7 de junho de 2015

Opinião - O Véu Pintado - William Somerset Maugham


Título: O Véu Pintado
Autor: William Somerset Maugham
Editora: Asa

Sinopse:
Kitty sente-se prisioneira de um casamento infeliz e de um estilo de vida que está longe de ser aquele que sonhou para si. Sem que tivesse obtido a notoriedade social que desejava e afastada do seu país e da família devido à profissão do marido, bacteriologista destacado para Hong Kong, a jovem acaba por encontrar algum consolo numa relação extraconjugal. Mas a traição acaba por ser descoberta pelo marido, que leva a cabo uma estranha e terrível vingança…
Através do despertar espiritual da adorável e fútil Kitty, Somerset Maugham pinta um retrato vívido da presença britânica na China e apresenta-nos uma galeria de personagens inesquecíveis.
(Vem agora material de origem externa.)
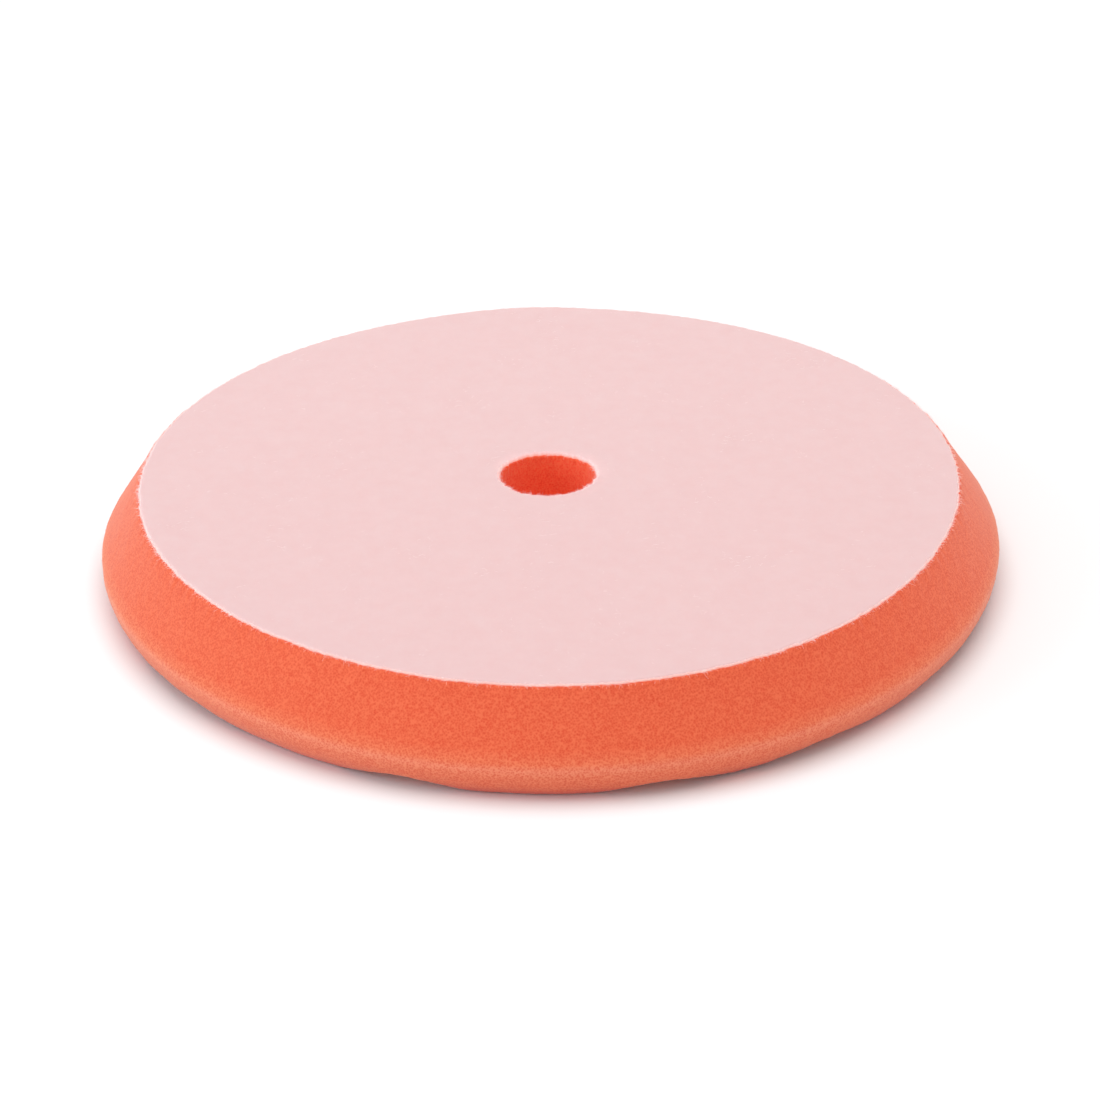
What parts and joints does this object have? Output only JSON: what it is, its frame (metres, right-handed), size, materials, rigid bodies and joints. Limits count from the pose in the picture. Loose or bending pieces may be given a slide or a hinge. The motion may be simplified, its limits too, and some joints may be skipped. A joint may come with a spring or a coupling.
{
  "type": "foam polishing pad",
  "caption": "Round foam polishing pad with chamfered shoulder, rounded side wall, centring hole, waffle working face and a loop-fabric back for a hook-faced backing plate.",
  "frame": {"origin": "centre of the working face, which is the middle of the underside of the pad as it lies on that face", "axes": "+Z along the pad's axis, from the working face to the loop face; +X and +Y lie in the working face"},
  "size_m": [0.18, 0.18, 0.02],
  "materials": {
    "foam": "open-cell polyurethane foam, matte",
    "adhesive_film": "thin satin hot-melt film",
    "loop_fabric": "brushed loop velour, matte"
  },
  "bodies": {
    "root": {"foam_pad": "foam", "adhesive_film": "adhesive_film", "loop_backing": "loop_fabric"}
  },
  "joints": []
}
Opinião por Célia Marteniano:
Somerset Maugham é daqueles escritores de que sempre achei que ia gostar, mesmo antes de ter lido o que quer que fosse de sua autoria. Não consigo explicar isto de forma lógica, mas este feeling fez com que tivesse comprado três livros dele antes de ter experimentado qualquer um deles. Há cerca de dois anos, decidi ler O Fio da Navalha e confesso que fiquei algo desiludida. Achei-o um livro muito interessante mas deixou-me indiferente; 2012 foi o meu annus horribilis de leituras e, por isso, atribuí o facto ao meu estado de espírito e pensei para comigo que havia de o reler numa altura melhor.
O Véu Pintado apresenta-se ao leitor na perspetiva de Kitty Fane, uma inglesa recém-casada que vive com o marido em Hong Kong nos anos 1920. Walter e Kitty são um casal improvável: Kitty é uma mulher bonita mas fútil, enquanto Walter é um homem introvertido e inteligente; o seu amor por Kitty levou-o a pedi-la em casamento e Kitty aceitou porque, pasme-se, não queria casar depois da irmã mais nova, que estava na altura de casamento marcado. Esta relação ficou, assim, ferida de morte desde o seu início e, por isso, Kitty não demorou a apaixonar-se por outro homem e a cometer adultério. A ocasião em que a traição de Kitty é descoberta é a cena que inicia este livro e que dá o mote para conhecermos a história destas duas pessoas tão diferentes que se encontram juntas por um acaso do destino.
A descoberta do adultério despoleta vários acontecimentos, que incluem uma viagem do casal a uma localidade remota na China que se encontra assolada pela cólera e onde Walter deseja colocar os seus conhecimentos de medicina ao serviço da população. Esta viagem tem um impacto profundo na vida dos dois e mostra como colocar as situações em perspetiva é, muitas vezes, a melhor forma de relativizar os problemas que nos assolam.
Apesar de Kitty Fane ser uma personagem fútil, egocêntrica e muitas vezes desprezível pela forma como pensa e se comporta, dei por mim com muita dificuldade em não gostar dela. O mérito todo vai para o autor, que consegue pintar um retrato perfeito desta personagem, com todos os tons e sub-tons necessários à sua compreensão. Kitty Fane é perfeita na sua imperfeição, é uma personagem que falha, que nós sabemos que falha e que vai voltar a falhar, mas com a qual não conseguimos deixar de sentir uma certa simpatia porque, no fundo, é uma imagem genuína das nossas próprias imperfeições.
Já disse que fiquei deliciada com a prosa de W. Somerset Maugham? Na sua aparente simplicidade, a escrita oferece-nos uma caracterização sublime da sua personagem principal e é notável também a forma como o leitor percebe quem é Walter Fane apesar de só o conhecermos através dos olhos da sua mulher. Quanto ao enredo, não gostei do final mas sinto que não podia ter sido de outra forma. Há livros em que o autor nos irrita com as suas escolhas, em que achamos que as coisas deveriam ter acontecido de outro modo… aqui não. Desejei sinceramente que este livro não fosse tão triste, mas sei que se não fosse exatamente o que é não me teria marcado tanto. Sem dúvida, um dos melhores livros que li nos últimos tempos.